In 1981, a Louis Harris survey asked people whether certain events "were the act of one individual or part of a larger conspiracy?" The events were the assassinations of JFK, Robert Kennedy, and Martin Luther King and the attempted assassinations of Gerald Ford and Ronald Reagan (the attempt on Reagan had taken place just a few days before the survey).
A factor analysis showed a general factor of believing in a conspiracy vs. one individual (between 10 and 18 percent said they weren't sure on the questions--I put them in an intermediate category). People who believed they were conspiracies tended to be younger, less educated, poorer, and non-white.
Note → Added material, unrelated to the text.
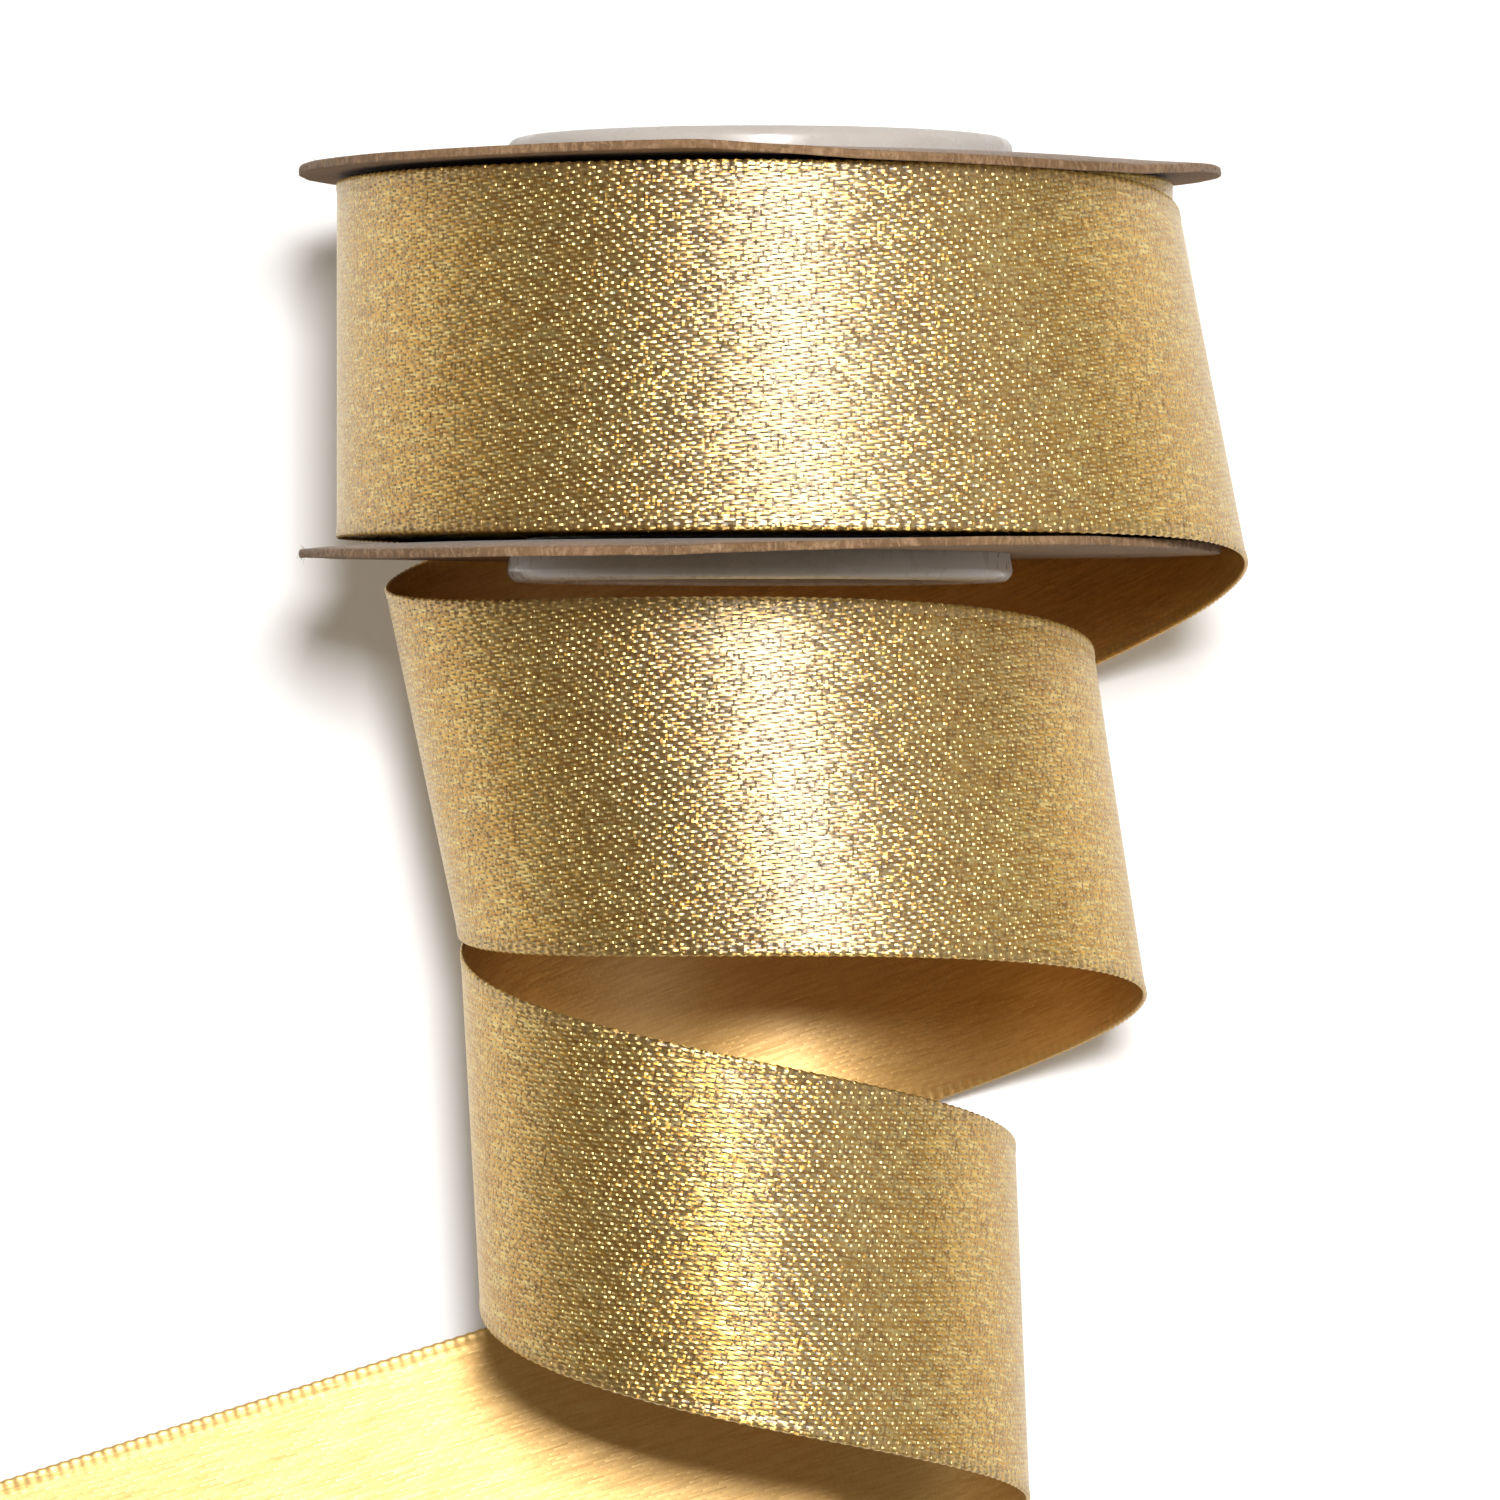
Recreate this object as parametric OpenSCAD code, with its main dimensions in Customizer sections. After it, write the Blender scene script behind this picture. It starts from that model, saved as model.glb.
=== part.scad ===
// Ribbon spool: two board flanges on a snap-together hollow core, a wound roll of 25 mm ribbon,
// and a loose end of the ribbon that leaves the roll and coils away over the table.
// Frame: origin at the middle of the core's bore, +Y along the spool's axis towards the upper
// flange, +Z up from the table, which the spool's rims and the loose ribbon stand on. Lengths in mm.

/* [Spool] */

// Outside diameter of each board flange
flange_d = 64.8; // [64.0:0.1:64.9]
// Thickness of the board
flange_t = 0.6; // [0.4:0.1:0.8]
// Clear space between the two flanges, where the ribbon is wound
winding_w = 26.0; // [25.6:0.1:26.2]

/* [Core] */

// Diameter of the bore through the middle, which drops over a dispenser pin
bore_d = 28.4; // [27.0:0.1:28.8]
// Diameter of the lip that holds each flange on
lip_d = 35.6; // [34.6:0.1:44.0]
// Height of each lip beyond its flange
lip_h = 2.0; // [1.5:0.1:3.0]
// Outside diameter of the outer sleeve, which the ribbon is wound on
sleeve_d = 33.0; // [32.8:0.1:33.1]
// Radial running fit between the inner and the outer sleeve
sleeve_fit = 0.05; // [0.03:0.01:0.10]

/* [Ribbon] */

// Width of the ribbon
ribbon_w = 25.0; // [24.0:0.1:25.2]
// Thickness of the ribbon
ribbon_t = 0.2; // [0.15:0.01:0.22]
// Outside diameter of the wound roll below the last loose turn
roll_d = 58.2; // [50.0:0.1:58.3]
// Length of the straight tail that runs off along the table
tail_len = 80; // [20:1:110]
// Width of the tape that holds the inner end of the ribbon on the core
tape_w = 18; // [10:1:24]
// Arc of the core that the tape covers, in degrees
tape_arc = 70; // [40:1:120]

/* [Quality] */

// Facets round the large circles
round_fn = 180; // [120:12:240]
// Turn of the loose ribbon between two of its cross sections, in degrees
step = 7.5; // [5:2.5:10]

/* [Hidden] */

board = [0.53, 0.42, 0.31];
milky = [0.88, 0.86, 0.83];
gold = [0.80, 0.68, 0.42];
clear = [0.86, 0.87, 0.84];

$fn = round_fn;

flange_y = winding_w / 2;
lip_y = flange_y + flange_t;
end_y = lip_y + lip_h;
hole_r = sleeve_d / 2 + 0.1;
sleeve_r = sleeve_d / 2;
socket_r = 15.3;
plug_r = socket_r - sleeve_fit;
bore_r = bore_d / 2;
lip_r = lip_d / 2;
lip_round = 0.8;
snap_y = 12.4;
snap_r = 15.5;
groove_r = 15.6;
snap_h = 0.8;
tape_t = 0.08;

// The loose ribbon's route. Each list gives one value every 60 degrees of turn, from 90 degrees
// on; before that the ribbon lies round the roll. Turn 0 is the top of the spool, 90 its +X side
// and 180 the table. A smooth curve is drawn through the values.
wrap_r = 29.7;
floor_z = -32.7;
wrap_lift = 3.0;
route_first = 90;
route_pitch = 60;
turn_r = [35.5, 31.0, 25.5, 22.0, 20.5, 21.0, 22.0, 23.0, 23.0, 22.0, 20.5, 18.0, 15.5, 12.0, 8.0];
turn_x = [-3.5, 2.0, -1.0, -2.0, -1.0, 1.5, 4.0, 4.0, 2.0, 1.0, 2.0, 2.5, 3.5, 3.0, 2.0];
turn_y = [-0.4, -11.0, -23.8, -29.4, -29.4, -29.0, -31.6, -38.8, -48.2, -55.0, -60.4, -64.6,
          -69.2, -74.0, -78.0];
turn_lean = [13, 13, 12, 12, 12, 12, 10, 1, 0, 4, 3, 2, 2, 5, 30];
turn_slope = [-14, 2, -2, -2, -5, -3, -1, -1, 1, 1, 2, 1, -2, 0, 0];
start_turn = -250;
tuck_turn = 60;
tuck = 0.25;
last_turn = 900;

// One value of a list, or its value on the roll before the list begins
function held(list, on_roll, i) = i < 0 ? on_roll : list[min(i, len(list) - 1)];

// Uniform cubic B-spline of a list at one turn
function blend4(a, b, c, d, f) =
    (a * pow(1 - f, 3) + b * (3 * pow(f, 3) - 6 * f * f + 4)
     + c * (-3 * pow(f, 3) + 3 * f * f + 3 * f + 1) + d * pow(f, 3)) / 6;
function along(list, on_roll, turn) =
    let (u = (turn - route_first) / route_pitch, i = floor(u), f = u - i)
    blend4(held(list, on_roll, i - 1), held(list, on_roll, i),
           held(list, on_roll, i + 1), held(list, on_roll, i + 2), f);

// How far the hidden first turn sinks onto the roll at its very start
function sink(turn) = tuck * pow(max(0, 1 - (turn - start_turn) / tuck_turn), 2);

// Middle of the ribbon's width, and the direction straight across it, at one turn
function middle(turn) =
    let (big = along(turn_r, wrap_r, turn), r = big - sink(turn),
         lift = along([0, 0], wrap_lift, turn))
    [along(turn_x, 0, turn) + r * sin(turn), along(turn_y, 0, turn),
     floor_z + lift + big + r * cos(turn)];
function across(turn) =
    let (a = along(turn_lean, 0, turn), b = along(turn_slope, 0, turn))
    [-sin(a) * cos(b), cos(a) * cos(b), sin(b)];

function unit(v) = v / norm(v);
function travel(turn) = unit(middle(turn + 0.1) - middle(turn - 0.1));

// The four corners of one cross section, from its middle, its direction across and its travel
function corners(p, d, t) =
    let (s = d * t, h = ribbon_w / 2 / sqrt(1 - s * s), n = unit(cross(t, d)) * ribbon_t / 2)
    [p + d * h + n, p - d * h + n, p - d * h - n, p + d * h - n];

module upper_flange() {
    color(board)
    flange(flange_y);
}

module lower_flange() {
    color(board)
    flange(-lip_y);
}

// A flat ring of board whose lower face is at y0
module flange(y0) {
    rotate([-90, 0, 0])
    translate([0, 0, y0])
    linear_extrude(flange_t)
    difference() {
        circle(d = flange_d);
        circle(r = hole_r, $fn = 120);
    }
}

// Turns a profile drawn as [radius, y] about the spool's axis
module turned() {
    rotate([-90, 0, 0])
    rotate_extrude()
    children();
}

// Half section of a lip standing on a flange, its outer edge rounded
module lip_profile() {
    translate([0, lip_y])
    union() {
        translate([bore_r, 0])
        square([lip_r - lip_round - bore_r, lip_h]);
        translate([bore_r, 0])
        square([lip_r - bore_r, lip_h - lip_round]);
        translate([lip_r - lip_round, lip_h - lip_round])
        circle(r = lip_round, $fn = 32);
    }
}

module core_socket_half() {
    color(milky)
    turned()
    difference() {
        union() {
            lip_profile();
            translate([socket_r, -lip_y + 0.05])
            square([sleeve_r - socket_r, 2 * lip_y - 0.05]);
        }
        translate([0, snap_y - snap_h])
        square([groove_r, 2 * snap_h]);
    }
}

module core_plug_half() {
    color(milky)
    turned()
    union() {
        mirror([0, 1])
        lip_profile();
        translate([bore_r, -lip_y])
        square([plug_r - bore_r, lip_y + flange_y + 0.4]);
        translate([plug_r - 0.1, snap_y - snap_h / 2])
        square([snap_r - plug_r + 0.1, snap_h]);
    }
}

module wound_ribbon() {
    color(gold)
    turned()
    translate([sleeve_r + 0.1, -ribbon_w / 2])
    square([roll_d / 2 - sleeve_r - 0.1, ribbon_w]);
}

module end_tape() {
    color(clear)
    rotate([-90, 0, 0])
    rotate_extrude(angle = tape_arc)
    translate([sleeve_r + 0.01, -tape_w / 2])
    square([tape_t, tape_w]);
}

module free_ribbon() {
    turns = [for (a = [start_turn : step : last_turn]) a];
    tail_at = middle(last_turn);
    tail_across = across(last_turn);
    tail_dir = unit([travel(last_turn)[0], travel(last_turn)[1], 0]);
    tail_end = tail_at + tail_dir * tail_len;
    sections = concat([for (a = turns) corners(middle(a), across(a), travel(a))],
                      [corners(tail_end, tail_across, tail_dir)]);
    points = [for (s = sections) for (p = s) p];
    last = len(sections) - 1;
    sides = [for (i = [0 : last - 1]) for (k = [0 : 3]) for (half = [0, 1])
        let (a = 4 * i + k, b = 4 * i + (k + 1) % 4)
        half == 0 ? [a, b, b + 4] : [a, b + 4, a + 4]];
    ends = [[0, 3, 2], [0, 2, 1],
            [4 * last, 4 * last + 1, 4 * last + 2], [4 * last, 4 * last + 2, 4 * last + 3]];
    color(gold)
    polyhedron(points = points, faces = concat(sides, ends), convexity = 10);
}

upper_flange();
lower_flange();
core_socket_half();
core_plug_half();
wound_ribbon();
end_tape();
free_ribbon();
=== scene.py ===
"""Ribbon spool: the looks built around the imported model. Lengths are in mm until mesh_object."""
import bpy
import math
import numpy as np
from types import SimpleNamespace
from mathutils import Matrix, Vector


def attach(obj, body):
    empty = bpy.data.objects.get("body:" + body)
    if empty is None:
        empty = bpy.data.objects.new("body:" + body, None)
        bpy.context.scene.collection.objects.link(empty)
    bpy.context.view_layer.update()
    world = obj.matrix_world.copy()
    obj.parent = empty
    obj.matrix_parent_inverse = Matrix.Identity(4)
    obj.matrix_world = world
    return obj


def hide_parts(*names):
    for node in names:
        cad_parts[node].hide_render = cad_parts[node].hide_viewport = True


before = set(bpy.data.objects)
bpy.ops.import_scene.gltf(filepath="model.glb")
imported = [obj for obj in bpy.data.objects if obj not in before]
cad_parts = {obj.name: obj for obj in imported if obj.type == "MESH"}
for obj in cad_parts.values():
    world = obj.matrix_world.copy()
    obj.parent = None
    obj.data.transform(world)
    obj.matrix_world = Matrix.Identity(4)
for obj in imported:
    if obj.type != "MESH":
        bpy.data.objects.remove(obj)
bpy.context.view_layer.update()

MM = 0.001
TAU = 2 * math.pi

# ---------------------------------------------------------------- camera and light

CAMERA_AT = (-0.7, -27.43, 740.0)
CAMERA_LENS = 252.0

cam_data = bpy.data.cameras.new("camera")
cam_data.lens = CAMERA_LENS
cam_data.sensor_width = 36.0
cam_data.clip_start = 0.01
cam_data.clip_end = 20.0
camera = bpy.data.objects.new("camera", cam_data)
camera.location = [c * MM for c in CAMERA_AT]
bpy.context.collection.objects.link(camera)
scene = bpy.context.scene
scene.camera = camera
scene.view_settings.view_transform = "Standard"

LIGHT_AIM = (0, -27, 0)


def soft_light(name, at, size, power):
    """A white rectangular area light, turned towards LIGHT_AIM."""
    data = bpy.data.lights.new(name, "AREA")
    data.shape = "RECTANGLE"
    data.size, data.size_y = size[0] * MM, size[1] * MM
    data.energy = power
    lamp = bpy.data.objects.new(name, data)
    lamp.location = [c * MM for c in at]
    away = lamp.location - Vector([c * MM for c in LIGHT_AIM])
    lamp.rotation_euler = away.to_track_quat("Z", "Y").to_euler()
    bpy.context.collection.objects.link(lamp)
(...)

None of those differences are very surprising (although the effect of income was stronger than I expected), but I was interested in exploring the age differences. Was there a clear break between generations or a gradual shift from young to old? Unfortunately, the Harris survey didn't record exact age, just eight groups. However, those groups fell pretty clearly into three categories: people born in 1947 or after were most likely to believe that they were conspiracies and people born before 1932 were least likely. People born 1932-46 were almost exactly in the middle. Stereotypically, this was the "silent generation," but to a large extent it was also the generation that made the 1960s the 1960s.
PS. There were also some political differences: people who voted for Jimmy Carter were less likely to think that they were part of a conspiracy, and so were people who called themselves moderates.